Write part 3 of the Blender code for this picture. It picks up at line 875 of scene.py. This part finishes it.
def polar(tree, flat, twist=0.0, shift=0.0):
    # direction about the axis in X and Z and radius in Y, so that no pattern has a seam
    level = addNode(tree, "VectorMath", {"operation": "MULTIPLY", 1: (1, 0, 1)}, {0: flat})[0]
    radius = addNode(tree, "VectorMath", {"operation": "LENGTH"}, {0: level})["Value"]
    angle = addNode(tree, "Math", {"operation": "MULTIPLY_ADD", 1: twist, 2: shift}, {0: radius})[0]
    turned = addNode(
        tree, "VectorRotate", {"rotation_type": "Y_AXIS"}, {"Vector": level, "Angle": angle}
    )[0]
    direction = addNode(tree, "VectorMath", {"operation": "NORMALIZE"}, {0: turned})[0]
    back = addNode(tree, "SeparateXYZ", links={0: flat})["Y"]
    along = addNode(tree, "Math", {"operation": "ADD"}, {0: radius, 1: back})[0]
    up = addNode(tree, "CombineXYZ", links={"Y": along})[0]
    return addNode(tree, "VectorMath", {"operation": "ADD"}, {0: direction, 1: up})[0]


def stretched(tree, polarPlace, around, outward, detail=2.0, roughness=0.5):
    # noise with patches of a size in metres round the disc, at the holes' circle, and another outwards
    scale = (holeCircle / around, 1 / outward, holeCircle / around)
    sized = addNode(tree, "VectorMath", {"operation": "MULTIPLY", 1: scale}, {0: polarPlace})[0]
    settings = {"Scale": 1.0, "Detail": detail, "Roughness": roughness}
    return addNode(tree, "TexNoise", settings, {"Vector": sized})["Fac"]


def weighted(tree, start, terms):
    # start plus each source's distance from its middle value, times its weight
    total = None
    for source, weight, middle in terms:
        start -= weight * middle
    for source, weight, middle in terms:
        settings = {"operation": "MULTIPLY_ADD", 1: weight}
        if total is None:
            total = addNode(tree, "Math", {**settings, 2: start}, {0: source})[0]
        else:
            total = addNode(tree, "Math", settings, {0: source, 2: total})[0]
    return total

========

* Set problem
Write the material out again in its entirety, exactly as shown.

* Task result
Write part 3 of the Blender code for this picture. It picks up at line 875 of scene.py. This part finishes it.
def polar(tree, flat, twist=0.0, shift=0.0):
    # direction about the axis in X and Z and radius in Y, so that no pattern has a seam
    level = addNode(tree, "VectorMath", {"operation": "MULTIPLY", 1: (1, 0, 1)}, {0: flat})[0]
    radius = addNode(tree, "VectorMath", {"operation": "LENGTH"}, {0: level})["Value"]
    angle = addNode(tree, "Math", {"operation": "MULTIPLY_ADD", 1: twist, 2: shift}, {0: radius})[0]
    turned = addNode(
        tree, "VectorRotate", {"rotation_type": "Y_AXIS"}, {"Vector": level, "Angle": angle}
    )[0]
    direction = addNode(tree, "VectorMath", {"operation": "NORMALIZE"}, {0: turned})[0]
    back = addNode(tree, "SeparateXYZ", links={0: flat})["Y"]
    along = addNode(tree, "Math", {"operation": "ADD"}, {0: radius, 1: back})[0]
    up = addNode(tree, "CombineXYZ", links={"Y": along})[0]
    return addNode(tree, "VectorMath", {"operation": "ADD"}, {0: direction, 1: up})[0]


def stretched(tree, polarPlace, around, outward, detail=2.0, roughness=0.5):
    # noise with patches of a size in metres round the disc, at the holes' circle, and another outwards
    scale = (holeCircle / around, 1 / outward, holeCircle / around)
    sized = addNode(tree, "VectorMath", {"operation": "MULTIPLY", 1: scale}, {0: polarPlace})[0]
    settings = {"Scale": 1.0, "Detail": detail, "Roughness": roughness}
    return addNode(tree, "TexNoise", settings, {"Vector": sized})["Fac"]


def weighted(tree, start, terms):
    # start plus each source's distance from its middle value, times its weight
    total = None
    for source, weight, middle in terms:
        start -= weight * middle
    for source, weight, middle in terms:
        settings = {"operation": "MULTIPLY_ADD", 1: weight}
        if total is None:
            total = addNode(tree, "Math", {**settings, 2: start}, {0: source})[0]
        else:
            total = addNode(tree, "Math", settings, {0: source, 2: total})[0]
    return total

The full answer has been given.